Nos anos 90, Pequim apostou na diplomacia Sul-Sul: passou a investir mais no continente africano, sem imposição político-militar, alavancando projetos nacionais de desenvolvimento. Mas isso despertou a soberba das potências ocidentais…
Por Diego Pautasso
A densificação das relações sino-africanas remonta ao quadro de forças emergido no Pós-Guerra Fria. A China buscava evitar o isolamento internacional após os eventos da Praça da Paz Celestial (1989) e o sequencial colapso do campo socialista. Assim, mobilizou esforços para garantir fontes de recursos (hidrocarbonetos, alimentos e matérias-primas) e a paralela abertura de novos mercados, capazes de contribuir com seu acelerado processo de modernização. O panorama de marginalização do continente africano no ciclo de globalização neoliberal foi percebido pela China como oportunidade, e permitiu a conformação daquilo que os chineses intitularam de diplomacia zhoubian (periférica).
Desde então, são ascendentes as relações entre a China e os países do continente africano, como bem evidenciam os números. Se em 1996 o fluxo comercial era de US$ 4 bilhões, em 2000 já chegava em US$ 10 bilhões, e mais contemporaneamente, em 2018, em quase US$ 185 bilhões – bem acima dos US$ 61,8 bilhões do fluxo comercial do continente com os Estados Unidos da América (EUA) no mesmo ano. Nesse mesmo sentido, os investimentos externos diretos (IED) chineses na África vêm aumentando constantemente. Entre 2003 e 2018, o número passou de US$ 75 milhões para US$ 5,4 bilhões – ultrapassando o montante dos EUA desde 2014, já que estes têm diminuído seus investimentos na África desde 2010.
Ressalte-se que a China tem instituído Zonas Econômicas Especiais (ZEEs) no continente africano, impulsionando a geração de empregos, a industrialização e a consequente redução da pobreza em muitos de seus países. Entre 2003 e 2015, a ajuda ao desenvolvimento prestada pela China ao continente africano aumentou constantemente, passando de US$ 631 milhões em 2003 para quase US$ 3,3 bilhões em 2018.
Ainda mais importante, a cooperação multilateral se multiplicou e se institucionalizou. Seu mais relevante mecanismo é o Fórum de Cooperação China-África (FOCAC), criado em 2000, que realiza Conferências Ministeriais a cada três anos, sediadas de forma alternada entre a China e os países africanos, elaborando complexos Planos de Ações. Além disso, com a cooperação China-África em constante expansão e aprofundamento, vários fóruns foram estabelecidos no âmbito do próprio FOCAC, tais como o Fórum do Povo China-África, o Fórum de Jovens Líderes China-África, o Fórum Ministerial de Cooperação em Saúde China-África, o Fórum de Cooperação Mídia China-África, a Conferência de Desenvolvimento e Redução da Pobreza China-África, o FOCAC-Fórum Jurídico, o Fórum sobre a China Cooperação entre governos locais, entre outros. As relações da China com a União Africana ou mesmo o papel da África do Sul no BRICS intensificam ainda mais estas interações.

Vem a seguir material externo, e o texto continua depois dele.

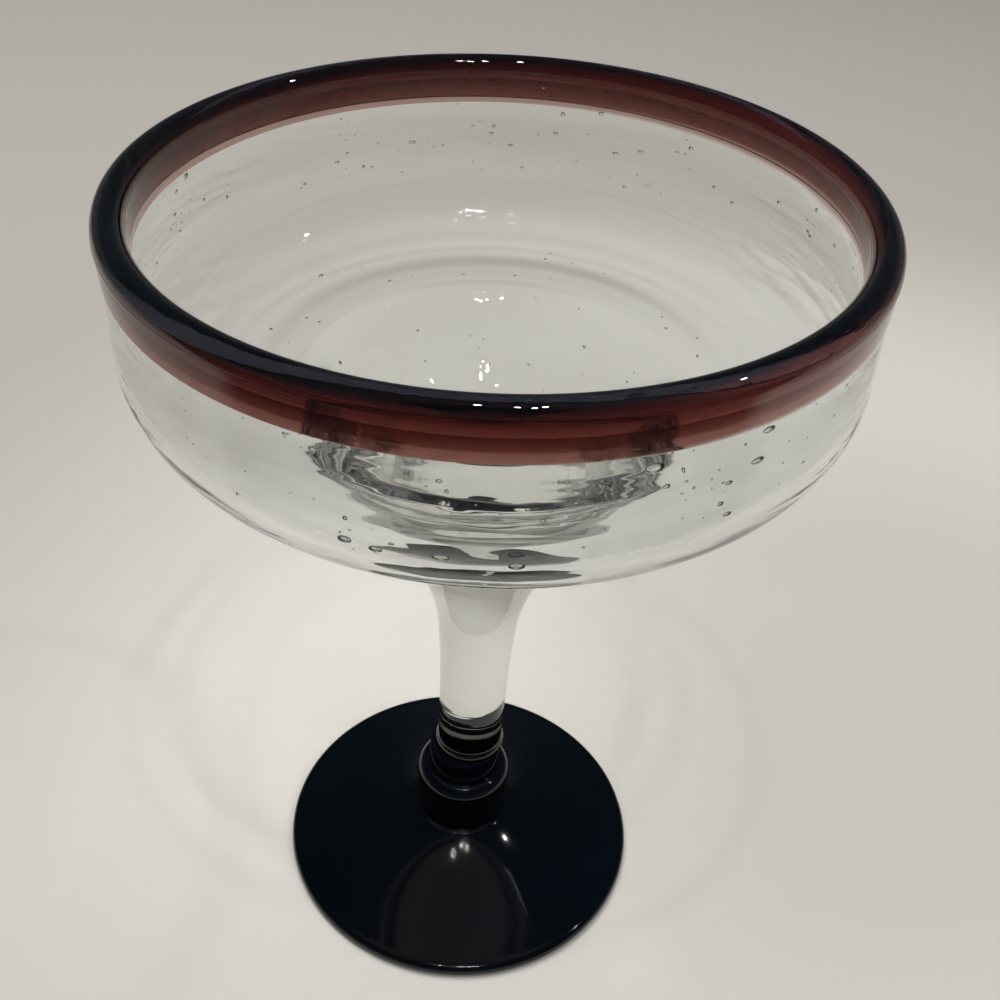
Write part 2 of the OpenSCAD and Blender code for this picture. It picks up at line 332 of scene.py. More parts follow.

Traçados esses parâmetros empíricos, é possível refletirmos sobre as abordagens ocidentalistas voltadas a configurar a presença da China na África como imperialista ou neocolonial. E nisso reside o entrelaçamento entre a má-fé patrocinada pelo centro do sistema com certas tendências etnocêntricas e até mesmo profundas incompreensões teóricas acerca dessas dinâmicas. Por um lado, atribuir perfil neocolonial à atuação chinesa na África significa assumir o desconhecimento acerca da história do imperialismo do século XIX e mesmo das práticas atuais das grandes potências norte-atlânticas, notadamente dos Estados Unidos da América, pautadas nas mais diversas ingerências externas diretas e indiretas em diversas regiões do globo.